Sosial media adalah lingkungan maya yang memungkinkan kita bergaul dan memperoleh informasi lewat sebuah jaringan yang lebih luas. Lingkungan ini tidak bisa kita pakai untuk sungguh menilai seseorang. Keterlibatan kita dengan seseorang dalam kehidupan real-lah yang bisa membuat kita sungguh menilai seseorang. Tidak sedikit orang salah menggunakan sosial media untuk penipuan. Interaksi di dunia nyata memungkinkan kita melihat gesture seseorang untuk menilai kejujurannya. Banyak hal palsu ditampilkan di sosial media sehingga kita perlu cerdas menanggapi segala yang tampil di sosial media.
Saya pribadi melihat sosial media sebagaimana sebuah tempat hiburan, katakanlah diskotek. Tempat itu riuh dan penuh dengan orang – orang yang ingin rehat sejenak dari kesibukannya. Disana banyak orang berkumpul untuk bergembira. Terkadang kami minum – minum lalu melepas yang kami batini. Saya memilih tak percaya penuh pada seorang pun, kecuali yang telah saya kenal benar di luar tempat itu. Jika ada yang saya kenali lalu berceloteh hal yang menyakitkan, saya anggap orang itu sedang mabuk. Saya memilih tidak menanggapi selama ia tidak mengangkat kepalnya dan meninju hidung saya sampai berdarah. Saya memaklumi ada kebiasaan yang mendorong membatin serentak terjadi bersama menulis. Tapi pemakluman itu tak lantas membuat saya membenarkan ketidakbertanggungjawaban/ketidakcerdasan seseorang dalam menuliskan sesuatu. Sebagaimana, ketika dua orang mabuk berkelahi di diskotik urusan bisa berlanjut di luar tempat itu. Sehingga tidakkah pengendalian diri perlu? Atau tidakkah seseorang perlu menjaga diri?
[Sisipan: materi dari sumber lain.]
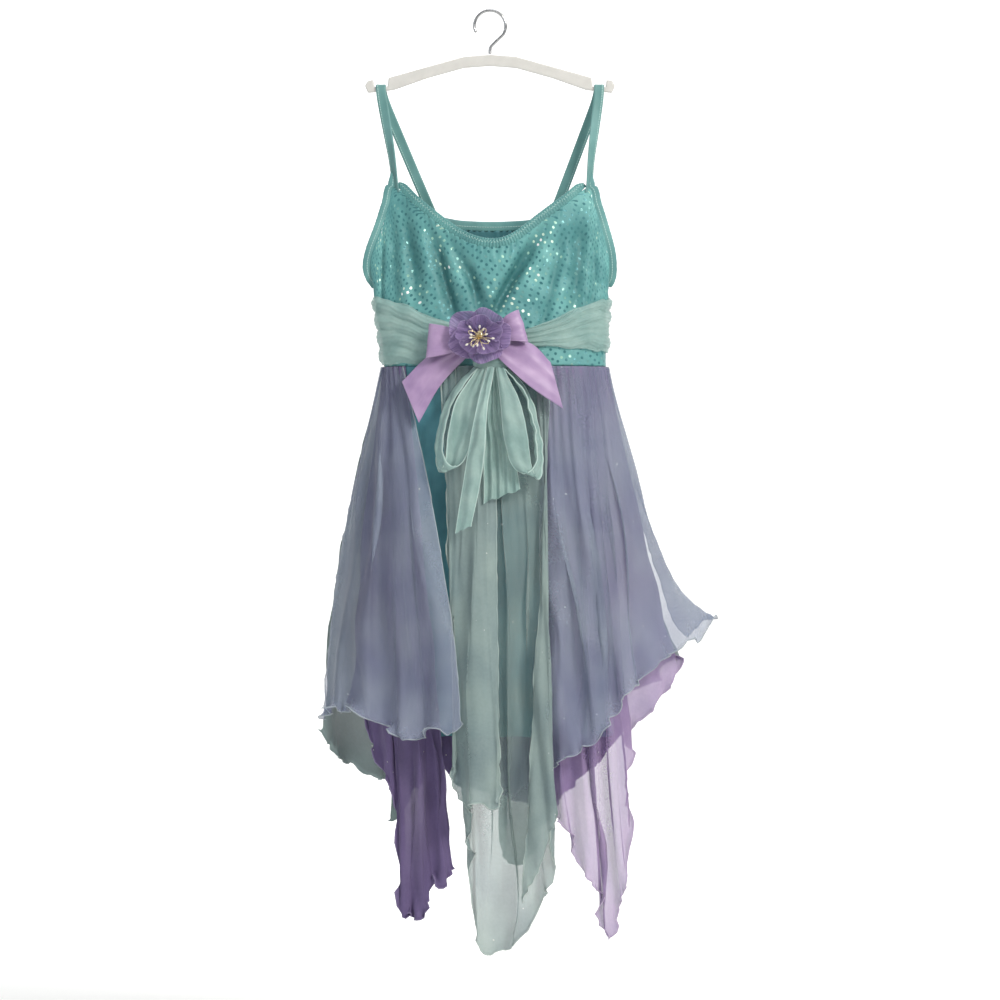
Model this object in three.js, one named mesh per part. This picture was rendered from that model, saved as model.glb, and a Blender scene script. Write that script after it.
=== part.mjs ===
// A child's lyrical dance dress, hanging by its straps from a plain hanger.
// Foil-dot camisole bodice, chiffon sash tied in front, satin bow with a gathered
// flower, and a skirt of handkerchief panels over a short lining.
// Millimetres, +Z up, the front faces -Y. The origin is the crown of the hanger's hook,
// and every drop is measured straight down from it.
import * as THREE from "three";

// Driving sizes
const CLOTH = 1.4; // bodice knit, with its turnings
const CHIFFON = 1.0; // each skirt panel
const SEAM = 0.35; // clearance between sewn pieces
const WAIST = { drop: 355, centre: 5, halfWidth: 109.5, halfDepth: 36 };
const ROUNDING = 0.83; // below 1, a ring is flatter in front and tighter at the sides
const STRAP = { width: 10, thick: 1.5 };
const BINDING = { width: 6, thick: 2.0, clear: 1.3 };
const CASING = { width: 8, thick: 2.6, clear: 0.85 };
const SATIN = { width: 38, thick: 1.0 };
const SEAT = { x: 109, drop: 75, barHalf: 3 }; // where a strap crosses the hanger's arm

const COLOURS = {
  aqua: 0x5fb3ae,
  aquaDeep: 0x3f8b90,
  mint: 0xa9cbbd,
  lilac: 0x9c8bc0,
  satin: 0xb58fc4,
  petal: 0x8672b8,
  gold: 0xcdb27a,
  plastic: 0xe4e2dc,
  steel: 0xb9bbbd,
};

const radians = THREE.MathUtils.degToRad;
const lerp = THREE.MathUtils.lerp;
const clamp01 = (value) => THREE.MathUtils.clamp(value, 0, 1);
const place = (x, depth, drop) => new THREE.Vector3(x, depth, -drop);
const placeRow = ({ x, depth, drop }) => place(x, depth, drop);
const signedPower = (value, power) => Math.sign(value) * Math.abs(value) ** power;

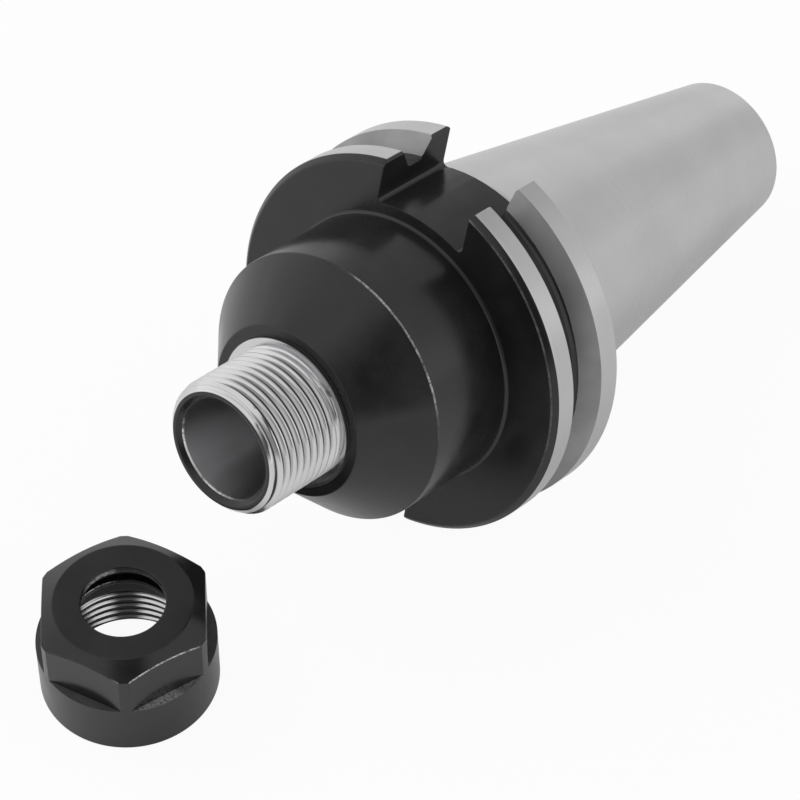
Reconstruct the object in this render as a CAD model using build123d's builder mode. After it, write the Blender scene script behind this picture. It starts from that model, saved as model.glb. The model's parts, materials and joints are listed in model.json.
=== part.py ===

Manfaatkanlah sosial media dengan lebih bertanggung jawab. Sekalipun impulsif mengetik yang terbatin di diri sendiri, bacalah kembali sebelum mem-posting-nya. Pikirkan penerimaan orang lain. Hati – hati dengan penelanjangan yang kemudian jadi bumerang bagi diri sendiri.

Akhirnya, selamat menikmati pergaulan di sosial media dan terima kasih sudah mau membaca tulisan ini.